Sunday, April 2, 2017
Going back repeatedly over several days to Czurda's Almost 1 Book | Almost 1 Life I decide that what I like about it are the lines that feel like non sequiturs whenever I come across them, these cousins to the "rare, almost archaic phrases" that Proust's narrator discovers in Bergotte and which have no real force out of context: "mistresses are normal in aristocratic circles she thought and handed him his fur hat" (Mutilation With Intent). It's because of Proust that I think of them as long excerpts even though they are almost always short, or shortish anyway: but I still have that impression; he says:
I now no longer had the impression of being confronted by a particular passage in one of Bergotte’s works, which traced a purely bi-dimensional figure in outline upon the surface of my mind, but rather of the ‘ideal passage’ of Bergotte, common to every one of his books, and to which all the earlier, similar passages, now becoming merged in it, had added a kind of density and volume, by which my own understanding seemed to be enlarged.

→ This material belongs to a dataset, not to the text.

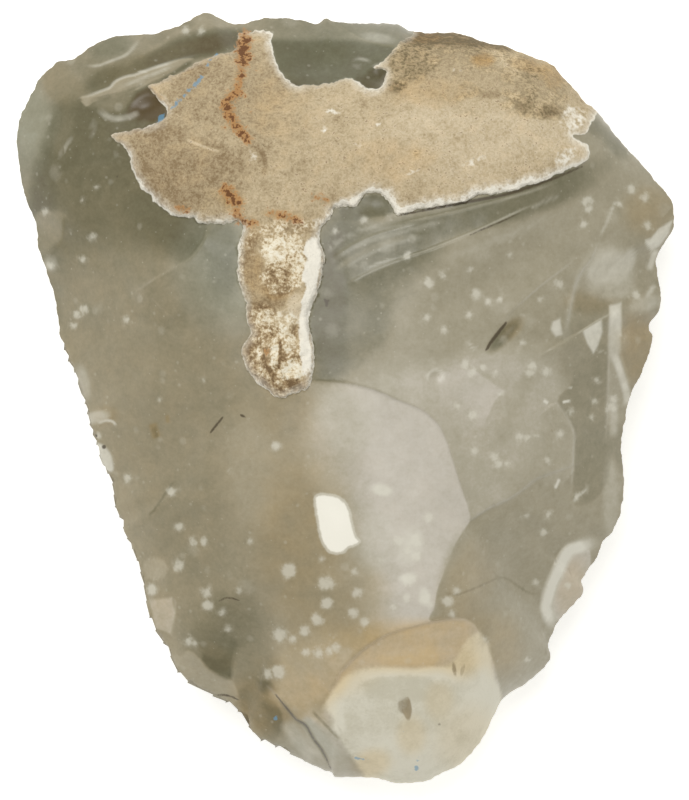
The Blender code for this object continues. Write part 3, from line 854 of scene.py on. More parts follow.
        Stroke(-0.7, ((-45.9, 41.6), (-46.9, 39.3), (-47.9, 36.2)), 1.6),
        Facet(0.9, ((47.6, -29.3), (44.5, -30.3), (43.3, -32), (42.2, -34.8), (41.2, -37.7),
            (40.6, -40.4), (41.4, -43.1), (43.7, -43.1), (47.6, -39.2), (48, -33.4)), 0.3),
        Stroke(-0.9, ((10.3, 31.1), (18.4, 32.9), (26.2, 35.2), (34, 38)), 1.5),
        Stroke(-0.5, ((-3, 24), (2.9, 27.8), (9.1, 30.4), (14.5, 31.5)), 1.6),
        # painted shadow: the thin dark line just under the skin's lower right rim
        Stroke(-1.1, ((10.8, 35.6), (16.5, 36.7), (24.3, 38), (32, 39.7), (39.8, 42.4), (46.6, 45.1)),
            1.2),
        Wash(-0.8, (30.9, 12.1), 4.2, 1.4, 46),
        # dark cracks, stains and holes
        Stroke(-0.6, SEAM[1:], 1.3),
        Stroke(-0.45, ((-6.6, -60.4), (-4.5, -62.6), (-2.2, -64.9), (-0.4, -66.6)), 0.9),
        Stroke(-0.6, ((-32.5, -15.3), (-34.1, -17.5), (-36.4, -20.8), (-38, -22.9), (-39.5, -25)), 0.7),
        Stroke(-0.35, ((18, -37.5), (21.3, -38.1), (24.1, -37.3), (28, -35.7), (30.1, -34.8), (32, -35.3),
            (34, -36.7), (36.1, -37.9), (39, -38.1)), 0.7),
        Stroke(-0.5, ((-37.2, -5.4), (-36.8, -6.8), (-36.4, -7.9)), 1.4),
    ),
    Channel.PALE: (
        # the gap in the skin at the top edge
        Wash(0.3, (6.4, 70), 3.4, 1, -8), Stroke(0.35, ((2.1, 65.8), (3.5, 65.8), (5, 65.2)), 1),
        Stroke(0.3, ((1.3, 64.6), (2.9, 63.8)), 0.9), Wash(0.25, (6.6, 64.4), 1.2, 0.6),
        # bottom left
        Stroke(0.35, ((-11.9, -62.2), (-9.2, -66.1), (-5.3, -71.1)), 4.4),
        # the steep scar down the right edge
        Facet(0.75, ((51.5, 17.9), (51.5, 12.1), (53.8, 12.1), (53.8, 18.5)), 0.4, smooth=False),
        Wash(0.4, (52.5, 10.3), 1.2, 3.4),
        Stroke(0.75, ((51.9, 9.4), (53, 7), (54.2, 3.5), (55, 0.4), (54.8, -2.3)), 2.2),
        Stroke(0.35, ((52.3, 0.6), (52.5, -4.2), (52.3, -8.1)), 2.4), Wash(0.25, (51.9, -19.8), 1.6, 8),
        # pale marks in the flint
        Facet(0.8, ((46.2, 13.1), (49.9, 15.2), (50.1, 12.9), (49.3, 10.3), (48.4, 8.6), (47.2, 10.5)),
            0.3, smooth=False),
        Facet(0.75, ((40.4, 14.8), (41.8, 15.4), (42.3, 12.3), (41, 11.9), (40, 13.3)), 0.3,
            smooth=False),
        Wash(0.55, (51.5, 24.5), 4.6, 5), Wash(0.5, (48, 24.1), 0.8, 1.6),
        Wash(0.5, (50.9, 26.9), 1.6, 1.6), Wash(0.5, (55.4, 26.9), 1.2, 2.2, -12),
        Wash(0.3, (51.5, 21), 5, 1.6),
        Facet(0.75, ((58.3, 30.6), (59.7, 31.1), (61.2, 32.9), (63.9, 34.6), (63.1, 31.9), (61.4, 29.6),
            (59.7, 28.6)), 0.3, smooth=False),
        Stroke(0.6, ((60.8, 29.2), (60, 26.9), (59.1, 24.5)), 1.8),
        Stroke(0.5, ((60.6, 22.2), (59.5, 20.6), (58.5, 19.5)), 1.4),
        Wash(0.35, (58.3, 18.1), 3.4, 1.6, 20), Stroke(0.4, LIP, 0.9),
        # painted highlights, partly pale wear: the stroke along LIP at the end of the line above, the short
        # strokes on the lighter ridge just above it, the stroke along UPPER_LIP and the crescent along the
        # small crest below them
        Stroke(0.5, ((-40.3, 63.2), (-39.5, 63.4), (-38.3, 63.4)), 0.8),
        Stroke(0.5, ((-37, 64.2), (-35.6, 64.6), (-34.1, 65)), 0.8), Stroke(0.25, UPPER_LIP, 1),
        Stroke(0.34, ((-47.9, 56.4), (-46.9, 55.1), (-45.1, 54.3), (-43.4, 54.3), (-41.5, 54.7),
            (-39.5, 55.5)), 1.8),
        Facet(0.85, ((-48.8, -8.9), (-46.9, -9.3), (-45.5, -11.2), (-45.1, -14), (-46.7, -14),
            (-48.3, -12)), 0.4),
        Stroke(0.3, ((-43.4, 60.3), (-39.9, 61.9), (-36.4, 63.2), (-32.9, 64.8)), 1.2),
        Stroke(0.3, ((-52.9, 50.8), (-54.1, 49.2), (-55.3, 46.9)), 1.2),
        Stroke(0.16, ((-48.8, 54.1), (-48.8, 52.5), (-49.2, 50.6)), 1.2),
        Stroke(1.2, ((49.5, -27), (47.6, -28.3), (44.1, -29.5), (42.7, -31.3), (41.4, -34), (40, -37.5),
            (39.4, -40.8), (40.4, -43.5), (42.2, -45.1)), 3.6),
        Wash(0.3, (-57.4, 26.1), 1.4, 1.6), Wash(0.35, (-51, 3.1), 1.4, 3.6, 14),
        Wash(0.5, (-48.3, -3.7), 2.6, 1.2, 10),
        Stroke(0.7, ((-48.3, -5), (-46.5, -4.4), (-45.1, -4.6), (-44.4, -5.6)), 0.8),
        # painted highlights, partly pale wear: the thin strokes laid along crest lines, LOW_LINE here and
        # HIGH_LINE, FIN and the crests beside them further down
        Stroke(0.33, LOW_LINE, 0.6),
        Stroke(0.2, ((-4.1, 27.3), (-1.4, 30), (2.1, 31.9), (7.5, 33.7)), 1.2),
        Stroke(0.23, ((-3.7, 25.3), (0.9, 28.8), (6, 30.8), (12.6, 32.5), (20.4, 34.5)), 1.6),
        Stroke(0.2, ((-1, 24.5), (3.7, 27.3), (9.1, 29.6), (16.5, 31.5)), 1),
        Stroke(0.33, ((3.3, 24.5), (6.8, 26.1), (10.3, 26.9), (12.2, 27.6)), 0.9),
        Stroke(0.16, ((18.4, 26.5), (26.2, 29.2), (34, 32.3), (41, 35.8)), 2),
        Stroke(0.2, ((35.9, 36.6), (38.8, 38), (42.2, 39.3)), 1), Wash(0.6, (12.6, -28.7), 2.6, 3.8, -20),
        Wash(0.8, (12.2, -34.8), 1.7, 1, 8), Wash(0.9, (15.5, -38.5), 1.1, 1.8, 10),
        Wash(0.25, (6.8, -27.6), 4, 6), Wash(0.9, (7.2, -17.8), 2.1, 1.1, -10),
        Wash(0.25, (0.9, -4.2), 6, 7), Stroke(0.23, HIGH_LINE, 0.8),
        Stroke(0.14, ((-3, 26.5), (1.3, 29.6), (7.2, 32.1), (16.5, 34.3)), 1.8),
        Stroke(0.14, ((0, 22), (5.8, 24.9), (12.2, 27.5)), 1.4),
        Stroke(0.18, ((48.8, 28.8), (46.4, 25.7), (44.9, 21.8), (43.9, 18.1), (42.7, 11.9)), 1.9),
        Stroke(0.13, ((44.7, 26.9), (43.3, 25.7), (37.9, 21.6), (33, 17.3)), 0.7),
        Stroke(0.4, ((53.4, 39.1), (52.1, 36.8), (51.1, 34.3), (49.5, 31.1)), 0.9),
        Stroke(0.4, ((23.7, 11.1), (24.7, 9.8), (26.2, 9)), 0.8),
        Stroke(0.5, ((16.1, 2.6), (16.1, 4.5), (17.7, 5.5), (19, 4.5), (19.2, 2.4)), 0.9),
        Stroke(0.25, FIN, 0.6), Stroke(0.5, ((42.9, 1.8), (44.3, 2), (46, 2)), 0.5),
        Stroke(0.9, ((42.2, -0.9), (42.9, -0.7), (44.1, -0.5)), 0.8),
        Stroke(0.9, ((38.5, -0.5), (39, -0.7), (39.6, -1.1)), 1),
        Stroke(0.9, ((41.8, -15.5), (41.4, -16.5), (40.8, -17.7)), 0.9),
        Stroke(0.5, ((47.2, -17.1), (46.8, -18), (45.1, -19.2), (44.5, -20.6)), 0.9),
        Stroke(0.3, ((48.8, 9.4), (50.3, 8.8)), 0.6),
    ),
    Channel.CHALK: (
        # chalk at the tip, under its own scar
        Facet(1, ((-4.5, -61.4), (-3.3, -58.3), (-1.4, -55.6), (1.3, -53.2), (5.8, -52.1), (10.7, -52.3),
            (16.5, -52.3), (20.8, -51.3), (23.5, -47.4), (25.8, -45.5), (27.8, -48), (28.9, -53.2),
            (30.7, -58.7), (30.1, -66.5), (18.4, -78.1), (6.8, -78.1), (3.7, -73.3), (0.9, -69.2),
            (-1, -66.1), (-3.3, -63.7)), 1.3),
        Wash(0.3, (-4.5, -62.6), 3, 2.6, -40),
    ),
    Channel.SPECK: (
        # pale marks in the flint
        Patch(((-6.1, -19.4), (-5.1, -18.4), (-3.3, -18.4), (-1.4, -18.8), (0.2, -19.8), (1.1, -21.5),
            (1.7, -24.1), (2.3, -26.4), (3.3, -27.8), (2.1, -28.7), (0.9, -29.1), (0, -30.1),
            (-1.8, -30.3), (-3.3, -29.9), (-4.3, -28.5), (-5.1, -26.2), (-5.5, -23.9), (-5.9, -21.5)), 3),
        Dots(((12.2, 27.5, 0.7), (-1.8, 32.3, 0.5), (3.7, 34.5, 0.6))), SPECKS,
    ),
    Channel.DARK: (
        # dark cracks, stains and holes, and a painted shadow line
        Vein(((27.4, 9.2), (28.3, 10.7), (29.7, 12.5), (31.3, 14.6)), 0.7, 0.3),
        Vein(SEAM[1:], 0.34, 0.2),
        Vein(((-25.7, -58.3), (-24, -57.7), (-22, -58.1), (-20.6, -58.7)), 0.35),
        Vein(((-23.6, -3.7), (-24.7, -5), (-26.1, -6.8)), 0.5),
        Vein(((-3.9, 19.1), (-3.5, 18.5), (-3.5, 17.7)), 0.6, 0.3),
        Vein(((-3.7, 18.5), (-3, 18.9)), 0.5, 0.2),
        Vein(((-20.1, -3.3), (-19.7, -3.5), (-19.3, -3.7)), 0.5, 0.3),
        Vein(((-24.5, -39.4), (-22.8, -38.7), (-20.5, -39.2)), 0.3),
        # painted shadow: the thin dark line just under the skin's lower right rim
        Vein(((11, 35.4), (16.5, 36.5), (24.3, 38), (32, 39.6), (39.8, 42.2), (46.6, 45.1)), 0.55, 0.2),
        Vein(((24.3, 31.5), (27.4, 32.9), (30.1, 34), (34, 35.8)), 0.3, 0.1),
        Dots(((-48.5, -7.3, 0.35), (-46.9, -9.5, 0.4), (18.4, -63.3, 0.25), (-44.2, 43, 0.2))),
    ),
    Channel.SHADE: (
        # marks on the chalk
        Stroke(1.3, ((-4.5, -63.5), (-2.2, -59.8), (0.2, -56.3), (3.3, -54.2), (8.7, -53.2),
            (14.5, -52.8), (20.8, -53.6), (26.2, -56.7)), 3),
        Wash(-0.9, (11, -56.3), 8, 2.6), Wash(0.4, (4.8, -67.4), 4, 4),
        Stroke(1.6, ((2.1, -52.8), (-0.6, -55.6), (-1.8, -59.1), (-1.4, -62.6), (-0.2, -66.1)), 4),
        Wash(0.5, (14.2, -69.4), 10, 5), Wash(1, (28.2, -54.8), 2, 7, 14), Wash(1, (26.2, -60.6), 3.6, 5),
    ),
    Channel.SOIL: (
        # marks on the chalk
        Wash(1.1, (12.2, -60.2), 0.9, 2.4, 4), Wash(0.6, (11.2, -59.7), 1.2, 1.7, -10),
        Wash(0.75, (21.3, -52.5), 0.5, 1.7, 10), Wash(0.6, (22.9, -52.8), 0.5, 1.5, -14),
        Stroke(0.3, ((25.4, -56), (25.6, -57.5)), 1.4),
        Stroke(0.4, ((0.2, -67.4), (1.1, -66.1), (1.7, -64.5)), 1.2),
        Stroke(0.4, ((-1.8, -62.6), (-0.6, -64.9), (0.9, -68)), 1.4),
    ),
    Channel.BLUE: (
        # marks on the chalk
        Vein(((1.1, -69.6), (2.9, -70), (5.6, -70.7)), 0.5, 0.3),
        Dots(((11.6, -64.7, 0.5), (14.3, -70.1, 0.4), (14, -71.9, 0.4), (-13.5, -62, 0.4))),
    ),
}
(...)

The surprise is similar each time; therefore I can open the book anywhere, and have the pleasure that you might have in a nice dream: look, you say; we're flying again, we are aware of our situation. Books that can be sampled anywhere have to be developed by the reader who adjusts themselves internally and unconsciously as Proust's narrator does until they have their conception of the object in a state that can be regarded in the way that a petroglyph artist so many centuries ago must have regarded (judging from the way they treated it) a rock, the figures positioned without regard for the edges of the space, and no apparent idea that in centuries to come the idea of compositional framing would come to seem necessary. So, similarly the book, once you have developed it properly, has no shape or beginning, middle, end, no form like that: you have reformed it to a prehistoric ideal.